Tang dynasty official (631-710)

Wei Juyuan (韋巨源; 631 – July 22, 710), posthumous name Duke Zhao of Shu (舒昭公), was an official of the Tang and Wu Zhou dynasties of China, serving multiple times as chancellor during the reigns of Wu Zetian, her son Emperor Zhongzong, and her grandson Emperor Shang. During Emperor Zhongzong's reign, he became aligned with Emperor Zhongzong's powerful wife Empress Wei, and after Emperor Zhongzong's death in 710 and a coup led by Emperor Zhongzong's sister Princess Taiping and Emperor Zhongzong's nephew Li Longji the Prince of Linzi killed Empress Wei, Wei Juyuan was also killed.

== Background ==
Wei Juyuan was born in 631, during the reign of Emperor Taizong. He was a fourth-generation descendant of the Western Wei and Northern Zhou general Wei Xiaokuan, and his grandfather Wei Kuangbo (韋匡伯), who was a duke during the Tang dynasty's predecessor and Northern Zhou's successor, the Sui dynasty, based on Wei Xiaokuan's achievements. Wei Juyuan's father Wei Siren (韋思仁) was an imperial attendant during Tang.
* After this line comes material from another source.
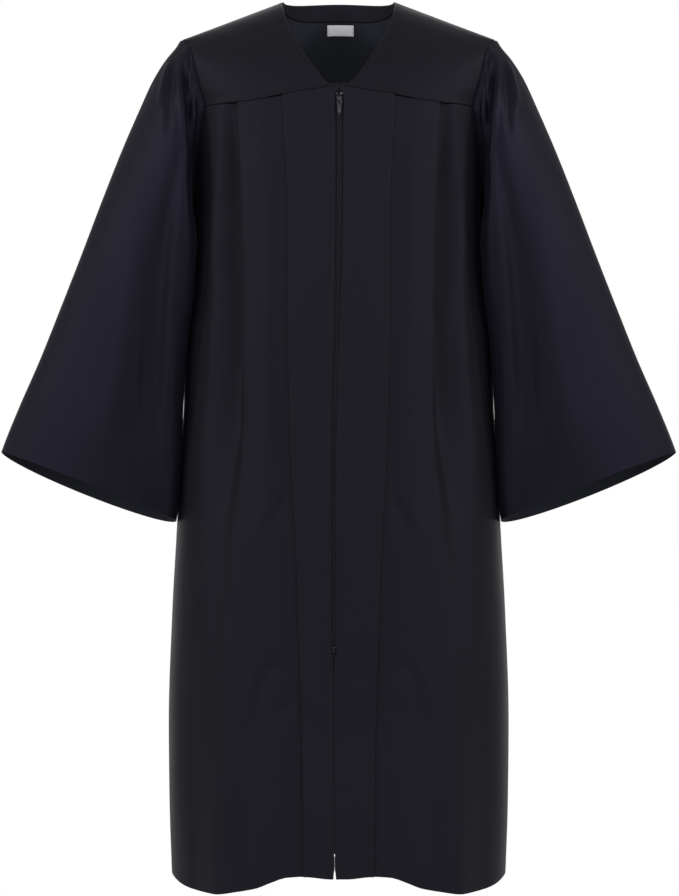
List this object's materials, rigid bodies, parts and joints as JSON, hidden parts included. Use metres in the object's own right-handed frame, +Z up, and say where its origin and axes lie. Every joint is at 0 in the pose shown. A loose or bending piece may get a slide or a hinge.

== During Wu Zetian's reign ==
Wei Juyuan himself had become deputy minister of vassal affairs (司賓少卿) during the reign of Emperor Taizong's daughter-in-law (and one-time concubine) Wu Zetian. As of 693, he was serving as Wenchang Zuo Cheng (文昌左丞), one of the secretaries general of the executive bureau of government (文昌臺, Wenchang Tai), when Wu Zetian gave him the designation Tong Fengge Luantai Pingzhangshi (同鳳閣鸞臺平章事), making him a chancellor de facto. In 694, he was made the assistant minister of defense (夏官侍郎, Xiaguan Shilang) and still chancellor with the Tong Fengge Luantai Pingzhangshi designation. He was said to be meticulous in matters of reviewing subordinates' actions and correcting them that his subordinates complained, but he was able to correct a number of problems that they were having.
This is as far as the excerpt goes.